* EXERCISE BRIEF: Go from the first line to the line with "return n / np.linalg.norm(n, axis=1)[:, None]" and return those lines verbatim, ends included.

[Start of INFORMATION PROVIDED]

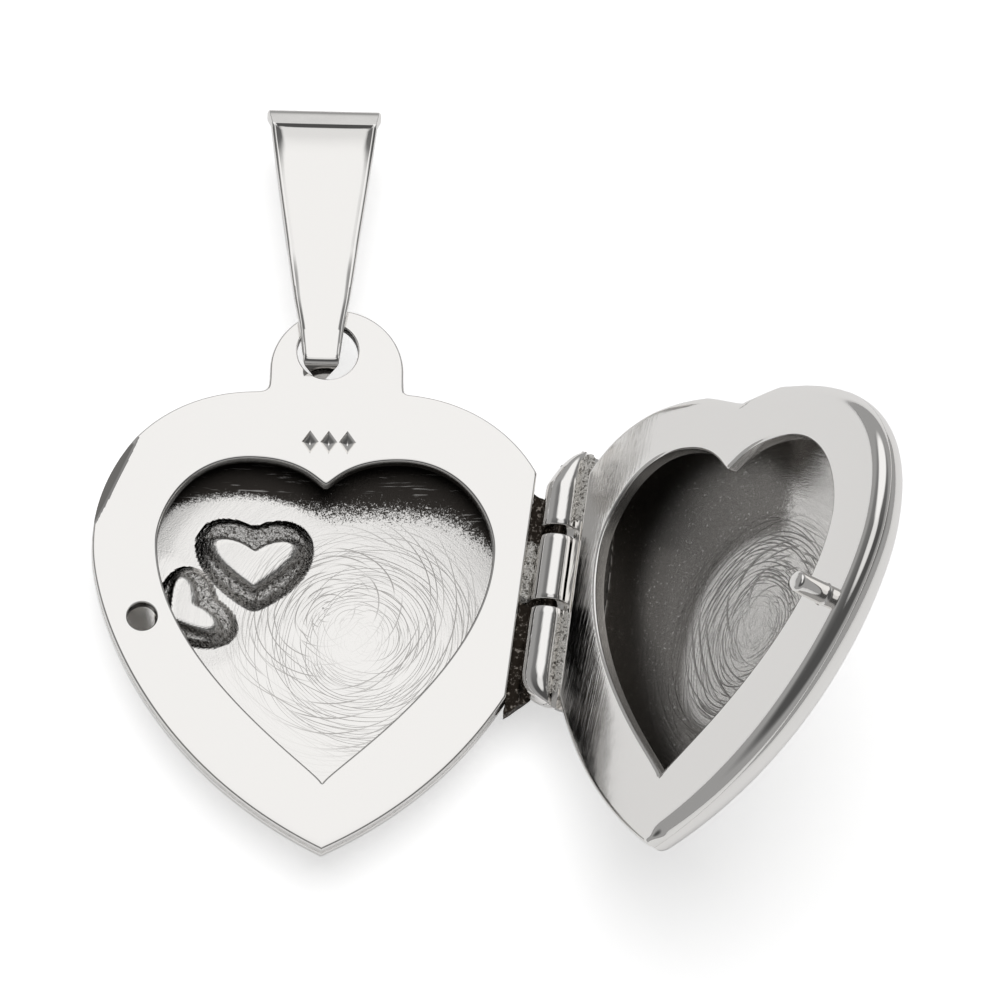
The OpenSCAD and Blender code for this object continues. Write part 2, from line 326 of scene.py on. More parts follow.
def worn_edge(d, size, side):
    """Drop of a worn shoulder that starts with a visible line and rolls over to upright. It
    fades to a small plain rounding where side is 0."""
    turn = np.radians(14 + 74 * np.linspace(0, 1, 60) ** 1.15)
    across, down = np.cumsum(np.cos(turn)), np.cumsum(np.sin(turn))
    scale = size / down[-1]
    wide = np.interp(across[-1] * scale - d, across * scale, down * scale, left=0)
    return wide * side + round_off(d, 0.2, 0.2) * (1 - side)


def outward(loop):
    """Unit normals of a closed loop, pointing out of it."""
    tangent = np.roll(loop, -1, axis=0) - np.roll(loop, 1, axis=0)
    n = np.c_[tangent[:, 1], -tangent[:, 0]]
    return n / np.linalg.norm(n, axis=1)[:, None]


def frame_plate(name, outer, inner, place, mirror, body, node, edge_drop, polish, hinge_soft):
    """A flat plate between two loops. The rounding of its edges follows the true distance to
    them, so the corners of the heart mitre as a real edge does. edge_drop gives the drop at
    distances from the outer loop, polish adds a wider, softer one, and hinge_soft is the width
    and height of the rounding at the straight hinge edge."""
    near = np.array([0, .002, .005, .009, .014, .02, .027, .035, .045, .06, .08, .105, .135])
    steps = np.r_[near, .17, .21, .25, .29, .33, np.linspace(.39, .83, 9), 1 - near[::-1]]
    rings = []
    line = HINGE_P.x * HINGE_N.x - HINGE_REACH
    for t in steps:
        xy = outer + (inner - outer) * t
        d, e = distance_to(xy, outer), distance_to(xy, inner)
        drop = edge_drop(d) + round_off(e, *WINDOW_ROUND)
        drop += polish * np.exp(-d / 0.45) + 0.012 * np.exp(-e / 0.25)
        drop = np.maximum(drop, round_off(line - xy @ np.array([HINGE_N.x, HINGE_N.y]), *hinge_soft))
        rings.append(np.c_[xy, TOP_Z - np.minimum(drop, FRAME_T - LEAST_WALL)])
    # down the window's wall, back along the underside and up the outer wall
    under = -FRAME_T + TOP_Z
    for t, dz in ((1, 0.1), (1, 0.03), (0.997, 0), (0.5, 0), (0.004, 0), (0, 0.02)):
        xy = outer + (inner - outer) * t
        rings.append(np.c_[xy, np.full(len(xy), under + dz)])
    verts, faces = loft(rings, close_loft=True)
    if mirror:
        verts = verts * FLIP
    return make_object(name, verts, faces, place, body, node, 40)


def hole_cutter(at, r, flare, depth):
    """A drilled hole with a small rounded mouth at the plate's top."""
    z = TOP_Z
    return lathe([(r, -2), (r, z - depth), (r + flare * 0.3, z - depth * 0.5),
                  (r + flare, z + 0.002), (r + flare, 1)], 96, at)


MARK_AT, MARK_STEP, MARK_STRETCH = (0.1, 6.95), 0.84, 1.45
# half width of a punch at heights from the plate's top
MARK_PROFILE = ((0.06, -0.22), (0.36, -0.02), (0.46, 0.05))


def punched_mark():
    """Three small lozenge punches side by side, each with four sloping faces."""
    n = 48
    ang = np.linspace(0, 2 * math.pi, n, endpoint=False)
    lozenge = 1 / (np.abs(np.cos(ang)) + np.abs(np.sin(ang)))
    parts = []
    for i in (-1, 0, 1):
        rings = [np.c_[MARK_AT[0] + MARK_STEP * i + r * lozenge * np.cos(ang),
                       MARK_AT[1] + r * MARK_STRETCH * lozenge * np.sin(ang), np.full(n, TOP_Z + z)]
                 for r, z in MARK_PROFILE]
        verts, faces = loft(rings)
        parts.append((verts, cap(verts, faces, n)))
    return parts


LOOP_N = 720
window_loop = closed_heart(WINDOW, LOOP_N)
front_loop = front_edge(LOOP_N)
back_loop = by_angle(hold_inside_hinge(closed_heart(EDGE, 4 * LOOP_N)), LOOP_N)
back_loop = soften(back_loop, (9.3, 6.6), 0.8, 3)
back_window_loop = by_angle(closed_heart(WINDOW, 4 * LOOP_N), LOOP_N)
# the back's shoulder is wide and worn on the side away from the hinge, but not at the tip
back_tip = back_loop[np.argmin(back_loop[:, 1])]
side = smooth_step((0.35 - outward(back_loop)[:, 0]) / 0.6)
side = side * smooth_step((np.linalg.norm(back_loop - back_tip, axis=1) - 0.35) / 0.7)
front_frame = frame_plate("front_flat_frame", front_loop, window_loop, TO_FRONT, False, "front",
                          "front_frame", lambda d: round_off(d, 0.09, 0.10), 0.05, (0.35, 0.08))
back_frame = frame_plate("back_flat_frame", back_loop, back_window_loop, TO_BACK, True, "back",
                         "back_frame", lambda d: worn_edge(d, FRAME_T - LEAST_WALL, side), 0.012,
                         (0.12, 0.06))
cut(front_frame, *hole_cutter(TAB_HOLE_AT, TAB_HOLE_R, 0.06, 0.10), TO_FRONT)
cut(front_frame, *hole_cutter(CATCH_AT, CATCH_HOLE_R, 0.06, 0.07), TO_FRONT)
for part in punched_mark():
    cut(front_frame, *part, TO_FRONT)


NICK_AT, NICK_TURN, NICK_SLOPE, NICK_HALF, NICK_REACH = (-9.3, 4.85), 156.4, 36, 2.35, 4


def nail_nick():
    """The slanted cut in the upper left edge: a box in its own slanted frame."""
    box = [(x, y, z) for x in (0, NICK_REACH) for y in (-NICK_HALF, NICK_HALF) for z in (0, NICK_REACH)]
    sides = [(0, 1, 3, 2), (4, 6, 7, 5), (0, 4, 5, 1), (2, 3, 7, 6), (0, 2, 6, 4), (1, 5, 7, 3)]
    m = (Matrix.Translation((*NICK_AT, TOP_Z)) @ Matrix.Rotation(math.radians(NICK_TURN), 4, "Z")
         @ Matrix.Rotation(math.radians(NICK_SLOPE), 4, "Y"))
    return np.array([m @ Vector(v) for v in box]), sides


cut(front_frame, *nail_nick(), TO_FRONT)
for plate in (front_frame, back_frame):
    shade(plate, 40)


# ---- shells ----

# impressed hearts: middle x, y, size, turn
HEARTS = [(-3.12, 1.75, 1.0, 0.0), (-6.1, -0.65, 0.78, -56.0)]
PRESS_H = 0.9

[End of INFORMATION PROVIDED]

* EXERCISE ANSWER:
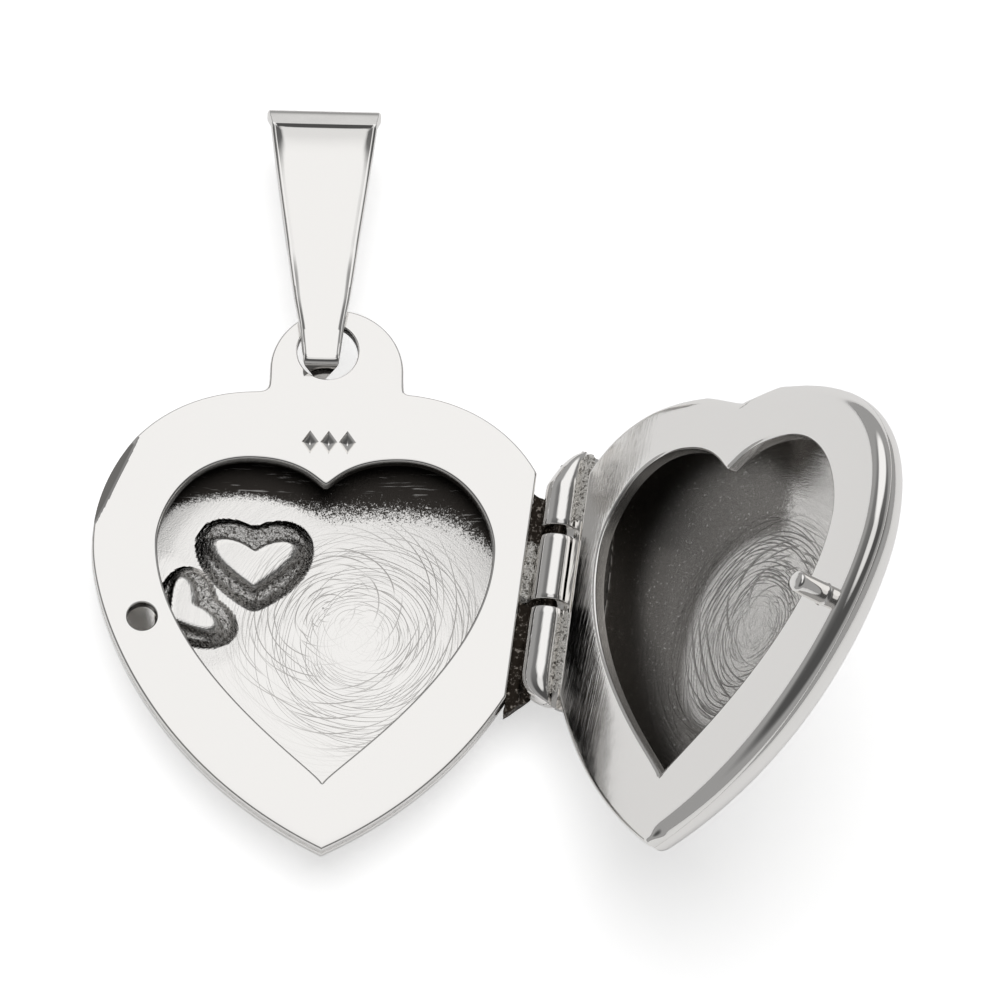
The OpenSCAD and Blender code for this object continues. Write part 2, from line 326 of scene.py on. More parts follow.
def worn_edge(d, size, side):
    """Drop of a worn shoulder that starts with a visible line and rolls over to upright. It
    fades to a small plain rounding where side is 0."""
    turn = np.radians(14 + 74 * np.linspace(0, 1, 60) ** 1.15)
    across, down = np.cumsum(np.cos(turn)), np.cumsum(np.sin(turn))
    scale = size / down[-1]
    wide = np.interp(across[-1] * scale - d, across * scale, down * scale, left=0)
    return wide * side + round_off(d, 0.2, 0.2) * (1 - side)


def outward(loop):
    """Unit normals of a closed loop, pointing out of it."""
    tangent = np.roll(loop, -1, axis=0) - np.roll(loop, 1, axis=0)
    n = np.c_[tangent[:, 1], -tangent[:, 0]]
    return n / np.linalg.norm(n, axis=1)[:, None]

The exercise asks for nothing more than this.